As I believe I mentioned previously, David Jackson, Pharoah's Arms, P. O. 32, Munster Hamlet, Ontario, Canada KOA 3PO, is the North American representative for Chariot Miniatures. He also carries a nice listing of books, offers a painting service, and sells some painted armies. David specializes in Ancient armies and has a small newsletter dealing with that period. I've been sent (in 17mm or so) some of the latest releases: one orc, one Bavarian, and one Russian.

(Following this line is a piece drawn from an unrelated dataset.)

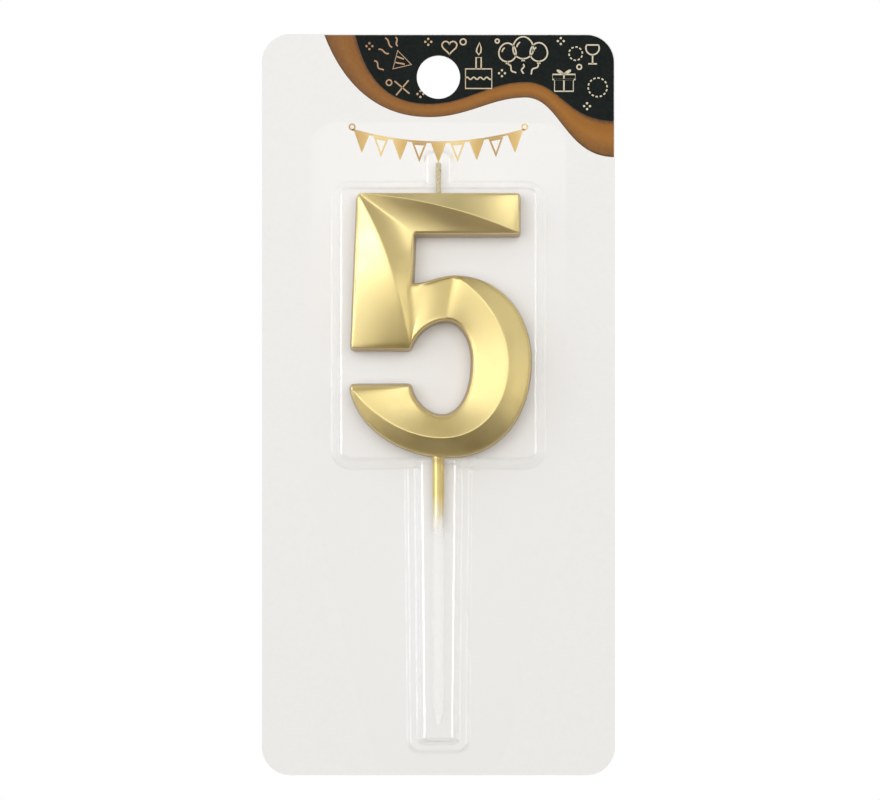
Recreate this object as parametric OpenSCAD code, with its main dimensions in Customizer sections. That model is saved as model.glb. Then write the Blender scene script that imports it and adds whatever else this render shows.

Chariot is certainly expanding, to say the least. The orc is nicely done in a full frontal posture. I'd like to see some of them advancing with sinister intentions. The Bavarian is a standard acceptable job-could be anyone's figure. The Russian is a real surprise. Chariot's style follows the smooth Minifig school-one of their triumphs is the 10mm ACW line for its incredible detail and animation. Well, the sculptor really got into this first release in the Russian line. The figure is in a "march/attack" pose with his head slightly turned. What's different is that the animation has perfectly captured the swing of the "goose step" style of marching that some armies affected. This is one of the best figures that I've seen in some time, and I hope it represents the rest of the new releases.

The Napoleonic line presently includes a very decent line of Revolutionary to 1805 French, Prussians, and Austrians and the regular guys to 1815. They are now in the process of filling out the Prussians and adding the Russians and Allies. If you like good figures, you'll like these and you might get some nice surprises.

Hey, at least these days there are a lot of good sculptors who produce really terrific figures even at those prices. I can still remember the days when people were saying complimentary things about figures that I would describe as: "Ack! What's on that French flagpole. It looks like an overstuffed turkey! What? That's a Cuirassier? It looks like an armored troll on a deformed buffalo!"